No, Humboldt Fog is not a blue cheese. It is a goat milk cheese made by Cypress Grove, of Arcata, California, in Humboldt County. While it has a layer of edible ash similar to some blue cheeses, it does not have the characteristic blue veins of mold that define blue cheese. The ash in Humboldt Fog contributes to its unique flavor and appearance but does not make it a blue cheese.
2. Can I eat the rind of Humboldt Fog?
Yes, you can eat the rind of Humboldt Fog cheese. The rind is fully edible and contributes to the overall flavor of the cheese. Some people find the rind to be a little more intense in flavor than the softer interior, but it’s a matter of personal preference. If you enjoy the taste, feel free to eat it. If not, you can simply cut it away.

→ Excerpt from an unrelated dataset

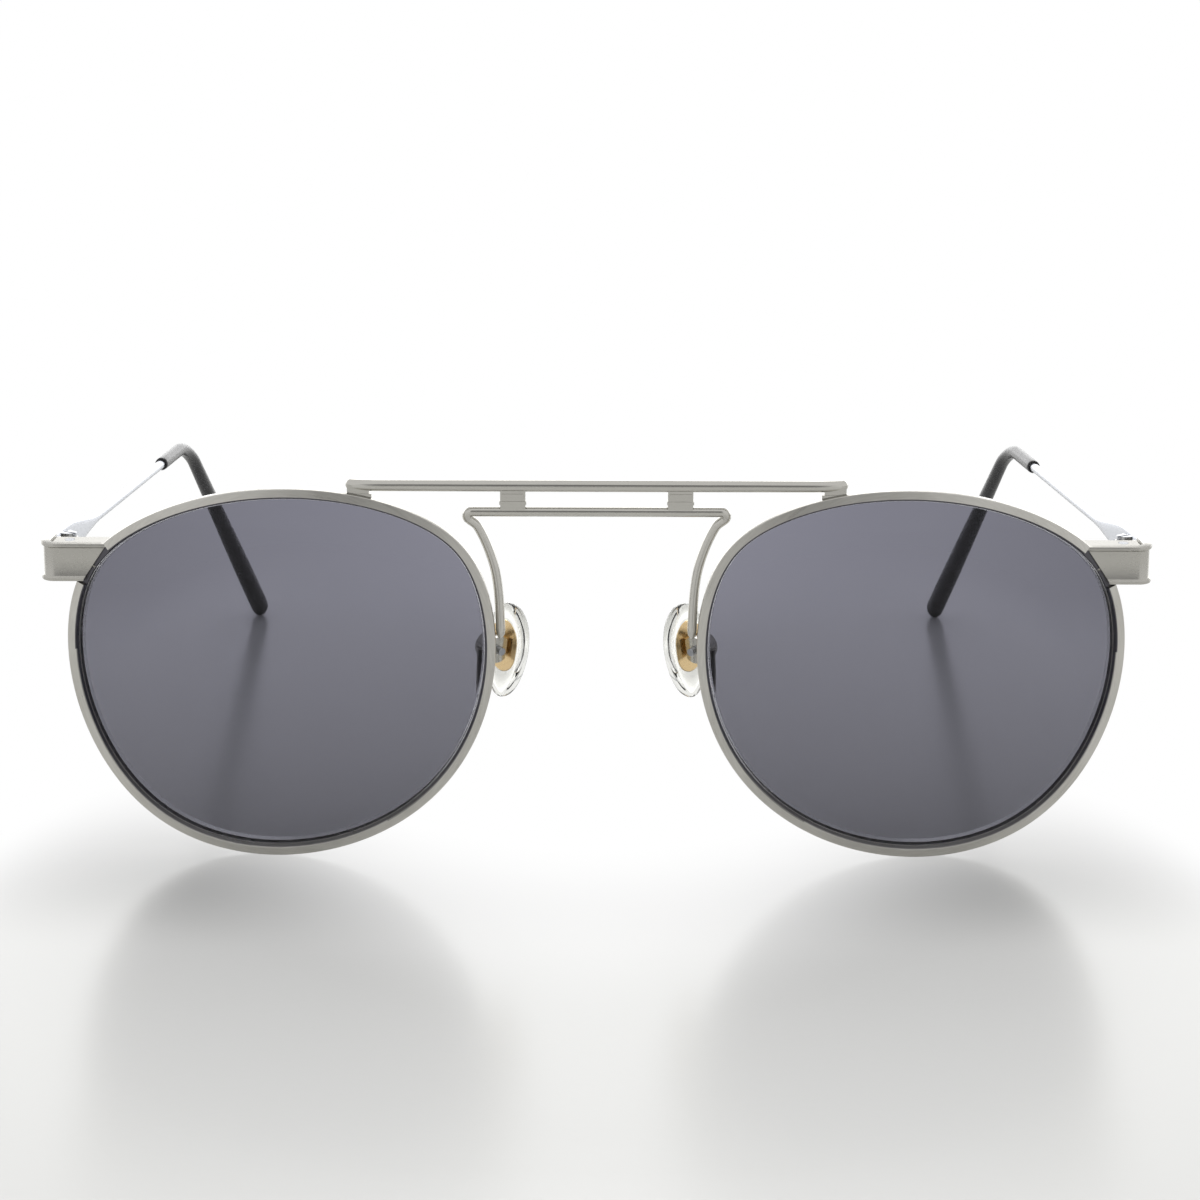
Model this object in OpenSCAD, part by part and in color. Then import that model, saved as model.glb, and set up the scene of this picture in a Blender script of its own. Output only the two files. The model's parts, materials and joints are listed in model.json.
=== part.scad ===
/* [Lenses] */
// Width of each lens opening
lens_w = 50; // [47:0.5:53]
// Height of each lens opening, measured along the front
lens_h = 44.6; // [42:0.1:47]
// Clear distance across the nose between the two lens openings
nose_gap = 26.86; // [26:0.02:29]
// How far above its middle a lens opening is widest
lens_high = 3.45; // [2.5:0.05:4]
// How much the four corners of the outline are filled out
lens_full = 0.84; // [0.5:0.02:1]
// How far the outline is skewed, down towards the nose
lens_skew = -1.35; // [-1.5:0.05:0]
// How much each side of the outline is turned at its corners
lens_turn = 0.75; // [0:0.05:1]
// Radius of the curve that lenses and rims are bent to
base_r = 100; // [90:1:140]
// Angle that each lens is turned back from the bridge
wrap = 5; // [2:0.5:6]
// Thickness of a lens
lens_t = 1.8; // [1.6:0.1:2.2]
// Clearance of a lens in its rim
lens_fit = 0.08; // [0.05:0.01:0.1]

/* [Rims] */
// Width of the flat face of the rim wire
rim_w = 1.15; // [1:0.05:1.4]
// Depth of the rim wire from front to back
rim_d = 2.3; // [2.1:0.1:2.6]
// How far the outer wall of the rim wire swells past its face
rim_swell = 0.2; // [0.1:0.05:0.25]
// Depth of the lens groove
groove_d = 0.5; // [0.4:0.05:0.6]
// Half of the groove's width at its mouth
groove_h = 0.55; // [0.5:0.05:0.6]
// Depth of the groove's middle behind the rim's face
groove_v = 1.3; // [1.25:0.05:1.4]
// Gap where each rim is split at its closing blocks
split_gap = 0.2; // [0.15:0.05:0.3]
// How far the rim's front lip is milled back beside the end piece
lip_relief = 0.55; // [0.4:0.05:0.6]

/* [Bridge] */
// How far each end of the brow bar stops short of the middle of its lens
brow_in = 8.63; // [7.8:0.01:10]
// Diameter of the brow bar at its middle
brow_d = 1.32; // [1.2:0.02:1.4]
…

3. How do I know if my Humboldt Fog has turned bad?
Here are 5 signs that your Humboldt Fog cheese may have spoiled:
- Unusual Odor: If the cheese has a strong, unpleasant smell that’s not typical of Humboldt Fog, it might be spoiled.
- Off Taste: If the cheese tastes sour or just off, it’s probably gone bad.
- Mold Growth: While Humboldt Fog does have a layer of edible ash, any other mold (green, black, or red) is a sign of spoilage.
- Texture Changes: If the cheese is slimy or has a hard texture, it’s likely spoiled.
- Discoloration: Any discoloration not characteristic of Humboldt Fog could indicate spoilage.
Remember, when in doubt, it’s best to throw it out. Consuming spoiled cheese can lead to food poisoning.